On part A, it's a bit of a hodge-podge. HOLMImpulse will do the driver response measuring, but as yet I haven't found a really good graphical 'biquad workbench' type tool that lets you apply the filters and see the response. Thuneau's 'Allocator' does this fairly well, but it's part of the overall runtime engine not a separate piece. The Hypex 'filter designer' is pretty decent, but it's oriented at their DSP modules and so you have to do some translation of the resulting filters.
For FIR filters, there's is basically 'Acourate' or else 'hand coded Matlab/Octave scripts'.

For running the filters, there are a lot of options but you have to define your expectations and requirements. e.g. what platform? 2 channel music only or multichannel/HT as well? FIR or IIR? Is this a 'normal' PC or do you want something to run headless and behave more like an audio component?

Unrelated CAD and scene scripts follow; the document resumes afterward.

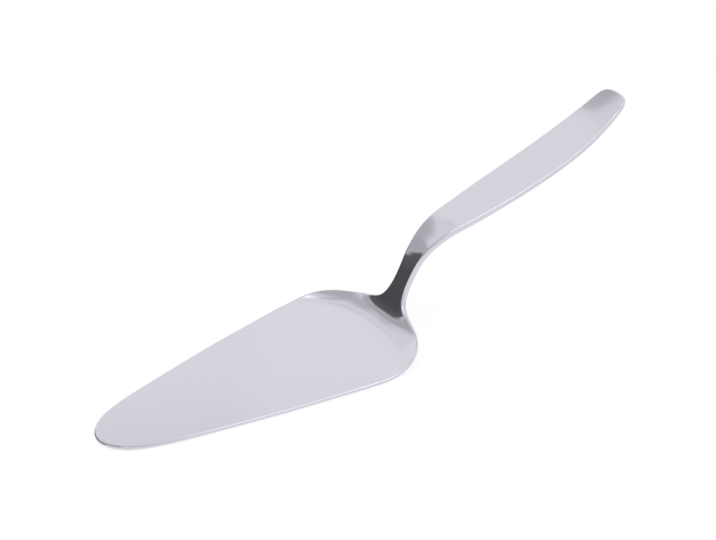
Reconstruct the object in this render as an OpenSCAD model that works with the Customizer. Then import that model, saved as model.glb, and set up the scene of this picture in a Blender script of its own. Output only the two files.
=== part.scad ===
// Cake server pressed from one piece of stainless steel: a flat blade with a round tip and a lip that curls up
// along its back edge, a narrow neck that stands up steeply from it, and a long handle that turns up at its end.
// The underside of the blade lies on z = 0, with the origin half-way along its flat. +X runs from the tip of the
// blade to the end of the handle.

/* [Blade] */
// Length of the metal from the round tip of the blade to the root of the neck
blade_length = 131; // [115:1:160]
// Width of the blade at its widest
blade_width = 62; // [50:1:75]
// Thickness of the blade
blade_thickness = 1.5; // [1:0.1:2.2]
// Length of metal behind the flat, where the middle of the blade turns up into the neck
heel_length = 16.5; // [15:0.5:20]
// Angle to which the lip turns up at the back corners of the blade, in degrees
lip_angle = 20; // [5:1:30]
// How much further forward the metal starts to turn up at the sides of the blade than in the middle
lip_sweep = 17; // [12:0.5:22]

/* [Neck] */
// Length of the metal in the neck
neck_length = 31.5; // [28:0.5:45]
// Width of the neck at its narrowest
neck_width = 7.8; // [6:0.2:11]
// Thickness of the neck
neck_thickness = 2.6; // [2:0.1:3.4]
// Angle between the blade and the neck, in degrees
neck_angle = 59.5; // [45:0.5:75]
// Length of metal over which the flat turns up, into the neck and into the lip beside it
foot_bend = 16.5; // [14:0.5:19]
// Length of the metal that bends over at the top of the neck, into the handle
shoulder_bend = 27.5; // [22:0.5:34]
// Angle to which the metal rises at its edges over the shoulder, in degrees
shoulder_dish = 5; // [0:0.5:8]

/* [Handle] */
// Length of the metal in the handle
handle_length = 91; // [75:1:120]
// Width of the handle at its widest
handle_width = 19.6; // [15:0.2:25]
// Thickness of the handle
handle_thickness = 2; // [1.6:0.1:3]
// Angle between the blade and the front of the handle, in degrees
handle_angle = 13.5; // [5:0.5:25]
// Angle that the end of the handle turns up beyond that, in degrees
handle_curl = 23.5; // [0:0.5:35]
// Angle to which the metal rises at its edges towards the end of the handle, in degrees
end_dish = 5; // [0:0.5:8]

/* [Smoothness] */
// Rows of facets between two neighbouring points of the outline
rows_per_span = 8; // [4:1:9]
// Strips of facets across the metal
strips = 12; // [8:2:14]
// Facets round each edge, from the underside to the top
edge_facets = 4; // [2:1:5]

/* [Hidden] */
steel = [0.8, 0.8, 0.83];

// The metal is drawn flat first. A point of the flat sheet has a station, its distance from the tip along the
// middle line, and a distance y from that line. The side view below then bends the sheet into shape.
neck_station = blade_length;
handle_station = neck_station + neck_length;
end_station = handle_station + handle_length;

// Points that pull the flat outline: the share of the length of each part, and the share of its half width
blade_outline_shares = [
    [0.04, 0.36], [0.16, 0.52], [0.285, 0.63], [0.485, 0.815],
    [0.615, 0.895], [0.77, 1.02], [0.87, 0.985], [0.96, 0.575]
];
neck_outline_shares = [[-0.06, 1.245], [0.295, 0.905], [0.65, 1.18]];
handle_outline_shares = [
    [-0.02, 0.725], [0.19, 0.89], [0.38, 1], [0.7, 1.015], [0.89, 0.8], [0.995, 0.685]
];

function pulls(shares, start, length, width) = [
    for (s = shares) [start + s.x * length, s.y * width / 2]
];

side_pulls = concat(
    pulls(blade_outline_shares, 0, blade_length, blade_width),
    pulls(neck_outline_shares, neck_station, neck_length, neck_width),
    pulls(handle_outline_shares, handle_station, handle_length, handle_width)
);
first_pull = side_pulls[0];
last_pull = side_pulls[len(side_pulls) - 1];

// The two ends are mirrored over the middle line, so the curve runs square across it at the tip and at the end
outline_pulls = concat(
    [[first_pull.x, -first_pull.y], [-first_pull.x / 2, 0]],
    side_pulls,
    [[end_station + (end_station - last_pull.x) / 2, 0], [last_pull.x, -last_pull.y]]
);

// Uniform cubic B-spline and its direction, t running from 0 to 1 along the span that starts at pull i
function spline(i, t) = (
    pow(1 - t, 3) * outline_pulls[i]
    + (3 * pow(t, 3) - 6 * pow(t, 2) + 4) * outline_pulls[i + 1]
    + (-3 * pow(t, 3) + 3 * pow(t, 2) + 3 * t + 1) * outline_pulls[i + 2]
    + pow(t, 3) * outline_pulls[i + 3]
) / 6;
function heading(i, t) = (
    -pow(1 - t, 2) * outline_pulls[i]
    + (3 * pow(t, 2) - 4 * t) * outline_pulls[i + 1]
    + (-3 * pow(t, 2) + 2 * t + 1) * outline_pulls[i + 2]
    + pow(t, 2) * outline_pulls[i + 3]
) / 2;

// Rows of points lie square across the sheet. The blade, the neck and the handle meet at whole rows.
neck_row = rows_per_span * (len(blade_outline_shares) + 1);
handle_row = neck_row + rows_per_span * len(neck_outline_shares);
end_row = rows_per_span * (len(outline_pulls) - 3);

function span(row) = min(floor(row / rows_per_span), len(outline_pulls) - 4);
function along(row) = row / rows_per_span - span(row);
function rim(row) = spline(span(row), along(row));

// Direction in which the rim of the flat sheet faces. It is turned square to the middle line where parts meet.
function squareness(row) = min(1, abs(row - neck_row) / rows_per_span, abs(row - handle_row) / rows_per_span);
function outward(row) = let (
    h = heading(span(row), along(row)),
    n = [-h.y * squareness(row), h.x]
) n / norm(n);

// Smooth ramp from 0 to 1
function ramp(t) = let (u = min(max(t, 0), 1)) u * u * (3 - 2 * u);

// Side view: the angle of the metal at a station, from a bend up at the foot of the neck, a bend over at the
// shoulder that runs on into the handle, and a curl that gathers towards the end of the handle
shoulder_overrun_share = 0.23;
curl_power = 3.25;
foot_station = blade_length - heel_length;
shoulder_end = handle_station + shoulder_overrun_share * shoulder_bend;
shoulder_station = shoulder_end - shoulder_bend;

function lean(station) =
    neck_angle * ramp((station - foot_station) / foot_bend)
    - (neck_angle - handle_angle) * ramp((station - shoulder_station) / shoulder_bend)
    + handle_curl * pow(max(0, (station - shoulder_end) / (end_station - shoulder_end)), curl_power);

// The underside of the middle line, added up in short steps. The origin lies half-way along the flat.
path_steps = 600;
path_step = end_station / path_steps;
path = [
    for (
        i = 0, p = [-foot_station / 2, 0];
        i <= path_steps + 1;
        p = p + path_step * [cos(lean((i + 0.5) * path_step)), sin(lean((i + 0.5) * path_step))], i = i + 1
    ) p
];
function path_at(station) = let (
    steps = station / path_step,
    i = min(floor(steps), path_steps)
) path[i] + (steps - i) * (path[i + 1] - path[i]);

// The metal thickens from the blade into the neck, and thins again along the front of the handle
thickening_share = 0.18;
thinning_share = 0.55;
thickening = thickening_share * blade_length;
thinning = thinning_share * handle_length;

function thickness(station) =
    blade_thickness
    + (neck_thickness - blade_thickness) * ramp((station - neck_station + thickening) / thickening)
    + (handle_thickness - neck_thickness) * ramp((station - handle_station) / thinning);

// Heel: beside the neck the metal turns up as a lip, less steeply than in the middle, and from a line that sweeps
// forward towards the sides. The share runs from 0 in the neck's width to 1 at the side of the blade.
root_share = 0.25;
root_length = root_share * neck_length;
lip_flank_share = 0.65;

function beside(station, y) =
    max(0, abs(y) - neck_width / 2) / (blade_width / 2 - neck_width / 2)
    * (1 - ramp((station - neck_station) / root_length));
function heel_start(share) = foot_station - lip_sweep * share * share;
function heel_lean(station, share) =
    (neck_angle - (neck_angle - lip_angle) * ramp(share / lip_flank_share))
    * ramp((station - heel_start(share)) / foot_bend);

// The underside of the heel at such a share, added up in short steps from where the flat ends
heel_steps = 12;
each_step = [for (i = [1:heel_steps]) 1];
function heel_at(station, share) = let (
    start = heel_start(share),
    step = max(0, station - start) / heel_steps,
    angles = [for (i = [1:heel_steps]) heel_lean(start + (i - 0.5) * step, share)]
) [
    min(station, start) + step * ([for (a = angles) cos(a)] * each_step),
    step * ([for (a = angles) sin(a)] * each_step)
];

// A point of the flat sheet, at a height above its underside, bent into shape
function bent(station, y, height) = let (
    share = beside(station, y),
    p = path_at(station) + (share > 0 ? heel_at(station, share) - heel_at(station, 0) : [0, 0]),
    angle = lean(station) + heel_lean(station, share) - heel_lean(station, 0)
) [p.x - sin(angle) * height, y, p.y + cos(angle) * height];

// Dish: where the strip bends over the shoulder, and where it curls up towards its end, its edges rise a little
dish_start_share = 0.3;
dish_fade_share = 0.15;
end_dish_share = 0.4;
dish_start = dish_start_share * neck_length;
dish_fade = dish_fade_share * handle_length;
end_dish_length = end_dish_share * handle_length;

function dish(station) =
    shoulder_dish
        * ramp((station - neck_station - dish_start) / dish_start)
        * (1 - ramp((station - handle_station) / dish_fade))
    + end_dish * ramp((station - end_station + end_dish_length) / end_dish_length);

// The edges are rolled round: a facet of the edge lies this far in from the rim, as a share of the thickness
edge_depth_share = 0.45;

// Loop of points round the metal at a row: up the near edge, across the top, down the far edge and back
// across the underside
function loop(row) = let (
    r = rim(row),
    n = outward(row),
    t = thickness(r.x),
    depth = edge_depth_share * t,
    inner = r - depth * n,
    rise = tan(dish(r.x)) / (2 * max(r.y, depth)),
    edge = [
        for (k = [0:edge_facets]) let (
            turn = 180 * k / edge_facets - 90,
            p = r - depth * (1 - cos(turn)) * n
        ) [p.x, p.y, rise * p.y * p.y + t * (1 + sin(turn)) / 2]
    ],
    across = [for (c = [1:strips - 1]) inner.y * (2 * c / strips - 1)]
) concat(
    [for (k = [0:edge_facets]) bent(edge[k].x, -edge[k].y, edge[k].z)],
    [for (y = across) bent(inner.x, y, rise * y * y + t)],
    [for (k = [edge_facets:-1:0]) bent(edge[k].x, edge[k].y, edge[k].z)],
    [for (y = across) bent(inner.x, -y, rise * y * y)]
);
loop_size = 2 * (edge_facets + strips);
far_top = edge_facets + strips;
far_bottom = far_top + edge_facets;

// At the tip and at the end of the handle the loop closes up on the middle line, where its far side is its near
// side and its top and underside are one point each
function closed_spot(j) =
    j <= edge_facets ? j
    : j < far_top ? edge_facets
    : j <= far_bottom ? far_bottom - j
    : 0;
function spot(row, first, j) =
    (row - first) * loop_size + (row == 0 || row == end_row ? closed_spot(j % loop_size) : j % loop_size);

// Skin between two rows, its diagonals mirrored over the middle line, without the triangles that closed up
function skin(first, last) = [
    for (row = [first:last - 1], j = [0:loop_size - 1]) let (
        a = spot(row, first, j),
        b = spot(row + 1, first, j),
        c = spot(row + 1, first, j + 1),
        d = spot(row, first, j + 1),
        far = j >= edge_facets + strips / 2 && j < far_bottom + strips / 2
    ) each [
        for (f = far ? [[a, d, b], [b, d, c]] : [[a, c, b], [a, d, c]])
            if (f[0] != f[1] && f[1] != f[2] && f[0] != f[2]) f
    ]
];

// Flat end across the metal, where the next part meets it
function end_face(row, first) = concat(
    [for (k = [1:edge_facets - 1]) [spot(row, first, 0), spot(row, first, k), spot(row, first, k + 1)]],
    [
        for (c = [0:strips - 1]) each let (
            bottom = spot(row, first, loop_size - c),
            next_bottom = spot(row, first, loop_size - c - 1),
            top = spot(row, first, edge_facets + c),
            next_top = spot(row, first, edge_facets + c + 1)
        ) [[bottom, top, next_top], [bottom, next_top, next_bottom]]
    ],
    [
        for (k = [0:edge_facets - 2])
            [spot(row, first, far_bottom), spot(row, first, far_top + k), spot(row, first, far_top + k + 1)]
    ]
);
function turned(faces) = [for (f = faces) [f[0], f[2], f[1]]];

// Stretch of the bent metal between two rows
module metal(first, last) {
    polyhedron(
        points = [for (row = [first:last]) each loop(row)],
        faces = concat(
            skin(first, last),
            first == 0 ? [] : turned(end_face(first, first)),
            last == end_row ? [] : end_face(last, first)
        )
    );
}

// Space above the table that the blade stands on, which makes its underside one true plane
module above_table() {
    translate([-blade_length, -blade_width, 0]) cube([2 * blade_length, 2 * blade_width, blade_length]);
}

module blade() {
    color(steel) intersection() {
        metal(0, neck_row);
        above_table();
    }
}

module neck() {
    color(steel) metal(neck_row, handle_row);
}

module handle() {
    color(steel) metal(handle_row, end_row);
}

blade();
neck();
handle();
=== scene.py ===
import bisect
import math

import bmesh
import bpy
from mathutils import Matrix, Vector


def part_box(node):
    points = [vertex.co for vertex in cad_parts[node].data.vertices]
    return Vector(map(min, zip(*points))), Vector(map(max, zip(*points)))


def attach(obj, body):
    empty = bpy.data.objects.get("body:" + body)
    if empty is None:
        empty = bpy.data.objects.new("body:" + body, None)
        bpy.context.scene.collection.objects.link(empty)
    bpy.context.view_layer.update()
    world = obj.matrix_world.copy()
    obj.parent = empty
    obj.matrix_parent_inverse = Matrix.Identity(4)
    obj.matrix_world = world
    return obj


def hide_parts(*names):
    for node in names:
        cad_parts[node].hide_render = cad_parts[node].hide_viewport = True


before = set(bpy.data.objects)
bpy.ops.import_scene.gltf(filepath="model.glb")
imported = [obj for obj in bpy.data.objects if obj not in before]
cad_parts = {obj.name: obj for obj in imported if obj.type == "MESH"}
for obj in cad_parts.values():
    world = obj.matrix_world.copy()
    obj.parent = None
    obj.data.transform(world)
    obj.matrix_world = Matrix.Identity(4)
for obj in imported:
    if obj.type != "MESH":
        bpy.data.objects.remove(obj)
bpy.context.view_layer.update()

# Camera: it looks down on the server from its near side and from beyond the tip of its blade, as in the
# photograph, so that the blade points to the lower left and the handle to the upper right.
mm = 0.001
picture_width_px = 716
camera_focal_px = 2200
camera_turn = math.radians(-36.9)
camera_height = math.radians(32.29)
camera_distance = 746.4 * mm
camera_aim_across = 88.17 * mm
camera_aim_up = 58.82 * mm
camera_nearest = 10 * mm
sensor_width_mm = 36
tip_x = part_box("blade")[0].x


def photograph_camera():
    back = Vector((
        math.sin(camera_turn) * math.cos(camera_height),
        -math.cos(camera_turn) * math.cos(camera_height),
        math.sin(camera_height),
    ))
    right = Vector((math.cos(camera_turn), math.sin(camera_turn), 0))
    up = back.cross(right)
    camera = bpy.data.objects.new("camera", bpy.data.cameras.new("camera"))
    camera.data.sensor_width = sensor_width_mm
    camera.data.lens = sensor_width_mm * camera_focal_px / picture_width_px
    camera.data.clip_start = camera_nearest
    tip = Vector((tip_x, 0, 0))
    place = tip + camera_aim_across * right + camera_aim_up * up + camera_distance * back
    camera.matrix_world = Matrix.Translation(place) @ Matrix((right, up, back)).transposed().to_4x4()
    bpy.context.collection.objects.link(camera)
    return camera


bpy.context.scene.camera = photograph_camera()

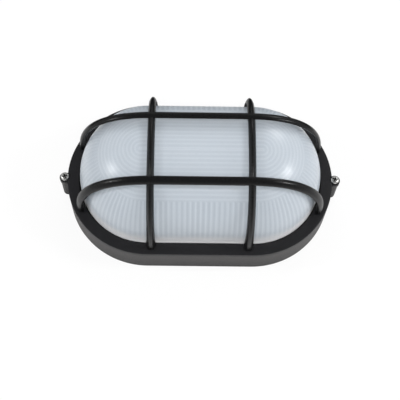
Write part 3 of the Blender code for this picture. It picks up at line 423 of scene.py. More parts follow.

For the original poster, the Firepod is a studio-style interface with ASIO drivers similar to the Saffire Pro 24 that I'm currently using. I've got a basic setup in place using 'Reaper' REAPER | Audio Production Without Limits . This is a DAW product, but includes what seems to be a quite good IIR/Biquad VST effect, and is fully capable of doing a 3 or 4 way xover system with EQ. I'm only using it as a 2-way at the moment, but that will grow. Not the most intuitive system if you haven't been around studio software before, but it's a free download to get started. (nagware, and only $60 for personal use which is a screaming bargain)

Downloading the trial/demo of Allocator (Transient Perfect loudspeaker DSP tools . Windows DSP speaker crossovers.) would also be a decent starting point. I don't use this, but did eval it pretty thoroughly at one point and it's good stuff, and since the 'Lite' version is only ~$60 or so, quite reasonable. It's probably the easiest place to get started if you don't have experience with studio software.